Pour celle qui achève dans les prochains jours son mandat de huit ans à la tête de l'Unesco, et qui sera remplacée par la Française Audrey Azoulay, la mission de l'Organisation n'est pas terminée. «Nous continuerons d'avancer pour construire un 21e siècle plus juste, plus pacifique et plus équitable, et pour cela l'Unesco a besoin de l'engagement de tous les États», a-t-elle rappelé.

Dans un communiqué, le Président de l'Assemblée générale de l'ONU, Miroslav Lajčák, a également regretté la décision des États-Unis de se retirer de l'Unesco, soulignant le rôle joué par l'organisation dans la construction de sociétés pacifiques, justes et équitables à travers l'éducation, les sciences, la culture et la communication.
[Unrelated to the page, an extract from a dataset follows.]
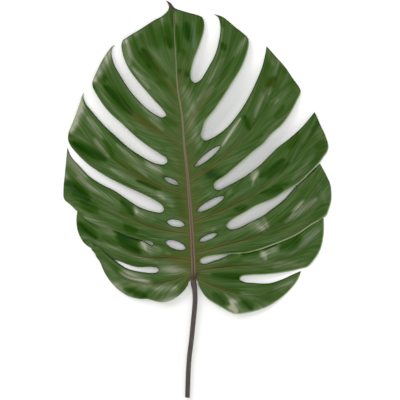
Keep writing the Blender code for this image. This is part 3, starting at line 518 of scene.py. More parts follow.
def smooth_curve(points, spacing, bend=math.radians(24)):
    """Centripetal Catmull-Rom curve, with more points where it bends more."""
    points = np.asarray(points, dtype=float)
    ends = np.vstack([2 * points[0] - points[1], points, 2 * points[-1] - points[-2]])
    curve = []
    for p0, p1, p2, p3 in zip(ends, ends[1:], ends[2:], ends[3:]):
        knots = [math.sqrt(np.linalg.norm(b - a)) for a, b in ((p0, p1), (p1, p2), (p2, p3))]
        start = (p1 - p0) / knots[0] - (p2 - p0) / (knots[0] + knots[1]) + (p2 - p1) / knots[1]
        stop = (p2 - p1) / knots[1] - (p3 - p1) / (knots[1] + knots[2]) + (p3 - p2) / knots[2]
        start, stop = start * knots[1], stop * knots[1]
        turn = np.dot(start, stop) / (np.linalg.norm(start) * np.linalg.norm(stop))
        turn = math.acos(max(-1.0, min(1.0, turn)))
        steps = max(1, math.ceil(np.linalg.norm(p2 - p1) / spacing), math.ceil(turn / bend))
        t = np.linspace(0, 1, steps, endpoint=False)[:, None]
        curve.append((2 * t**3 - 3 * t**2 + 1) * p1 + (t**3 - 2 * t**2 + t) * start
                     + (3 * t**2 - 2 * t**3) * p2 + (t**3 - t**2) * stop)
    curve.append(points[-1:])
    return np.vstack(curve)


def ease(value):
    """Smooth step from 0 to 1."""
    value = np.clip(value, 0, 1)
    return value * value * (3 - 2 * value)


def near(distance, width):
    """1 at no distance, fading to nothing over about twice the width."""
    return np.exp(-((distance / width) ** 2))


def settle(height, softness):
    """Heights below zero become flat rest, with a soft run into it."""
    soft = (height + softness) ** 2 / (4 * softness)
    return np.where(height > softness, height, np.where(height < -softness, 0, soft))


def length_of(line):
    return np.linalg.norm(np.diff(line, axis=0), axis=1).sum()


def distances_along(line):
    """How far along the line each of its points lies."""
    return np.concatenate([[0], np.cumsum(np.linalg.norm(np.diff(line, axis=0), axis=1))])


def points_along(line, distances):
    """The line's points at these distances."""
    lengths = distances_along(line)
    return np.column_stack([np.interp(distances, lengths, line[:, axis]) for axis in (0, 1)])


def unit(vectors):
    return vectors / np.linalg.norm(vectors, axis=1)[:, None]


def left_of(runs):
    """Unit directions to the left of these runs."""
    return unit(np.column_stack([-runs[:, 1], runs[:, 0]]))


def nearest_on(points, starts, runs):
    """For each point: the number of the nearest segment, the share along it and the distance."""
    x = points[:, 0:1] - starts[:, 0]
    y = points[:, 1:2] - starts[:, 1]
    share = np.clip((x * runs[:, 0] + y * runs[:, 1]) / (runs**2).sum(axis=1), 0, 1)
    squares = (x - share * runs[:, 0]) ** 2 + (y - share * runs[:, 1]) ** 2
    nearest = squares.argmin(axis=1)
    pick = np.arange(len(points))
    return nearest, share[pick, nearest], np.sqrt(squares[pick, nearest])


def measure(points, line):
    """Distance to a line of points, signed by side, and how far along the line its foot is."""
    starts, runs = line[:-1], np.diff(line, axis=0)
    nearest, share, distance = nearest_on(points, starts, runs)
    offset = points - starts[nearest]
    side = np.sign(runs[nearest, 0] * offset[:, 1] - runs[nearest, 1] * offset[:, 0])
    along = distances_along(line)[nearest] + share * np.linalg.norm(runs, axis=1)[nearest]
    return distance * side, along


def normals(points, line):
    """Direction to the left of the nearest part of a line."""
    runs = np.diff(line, axis=0)
    nearest, _, _ = nearest_on(points, line[:-1], runs)
    return left_of(runs)[nearest]


def loop_segments(loops):
    """All the segments of closed loops: start, run, and 1 in the loops of holes."""
    runs = np.vstack([np.roll(loop, -1, axis=0) - loop for loop in loops])
    holes = np.concatenate([np.full(len(loop), float(index > 0)) for index, loop in enumerate(loops)])
    return np.column_stack([np.vstack(loops), runs, holes])


def by_rows(measure_some, points, loops, reach):
    """Measures points against the loops, a row of points at a time and only against near segments."""
    segments = loop_segments(loops)
    low = np.minimum(segments[:, 1], segments[:, 1] + segments[:, 3])
    high = np.maximum(segments[:, 1], segments[:, 1] + segments[:, 3])
    order = np.argsort(points[:, 1])
    results = []
    for first in range(0, len(points), BATCH):
        row = points[order[first:first + BATCH]]
        close = (low <= row[-1, 1] + reach) & (high >= row[0, 1] - reach)
        results.append(measure_some(row, segments[close]))
    return np.concatenate(results)[np.argsort(order)]


def edge_facts(points, segments):
    """Distance to the nearest segment, the direction that it faces, and whether it is a hole's."""
    runs = segments[:, 2:4]
    nearest, _, distance = nearest_on(points, segments[:, :2], runs)
    return np.column_stack([distance, -left_of(runs)[nearest], segments[nearest, 4]])


def enclosed(points, segments):
    """True where an odd number of segments lies to the right."""
    starts, runs = segments[:, :2], segments[:, 2:4]
    x, y = points[:, 0:1], points[:, 1:2]
    crosses = (starts[:, 1] > y) != (starts[:, 1] + runs[:, 1] > y)
    rise = np.where(runs[:, 1] == 0, 1.0, runs[:, 1])
    hits = crosses & (x < runs[:, 0] * (y - starts[:, 1]) / rise + starts[:, 0])
    return hits.sum(axis=1) % 2 == 1


def wall_distance(points, loops):
    return by_rows(edge_facts, points, loops, EDGE_REACH)[:, 0]


def blade_contains(points, loops):
    """True inside the outline and outside its holes."""
    return by_rows(enclosed, points, loops, 0.0)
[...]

M. Lajčák a rappelé que les États-Unis ont contribué à la création de l'Unesco en 1945 et qu'ils ont depuis utilisé sa voix et son rôle en tant que membre pour contribuer aux initiatives qui ont façonné le monde. Au regard des enjeux pour la paix qui n'ont jamais été aussi importants, le Président de l'Assemblée générale a affirmé que «la coopération, le dialogue et les partenariats sont plus importants que jamais».

Cette décision américaine – qui devrait être suivie par Israël ayant annoncé qu’il allait également «préparer» son retrait – n’est pas une première pour les États-Unis. En 1984, le président Ronald Reagan avait déjà choisi de se retirer de l’Unesco en avançant les partis pris anti-israéliens persistants de l’Organisation, outre sa proximité trop grande avec l’Union soviétique. 18 ans plus tard, en 2002, le président George W. Bush décidait de réintégrer l’Unesco, à une époque où il cherchait à rallier des soutiens dans la perspective du renversement du régime iranien de Saddam Hussein, l’année suivante.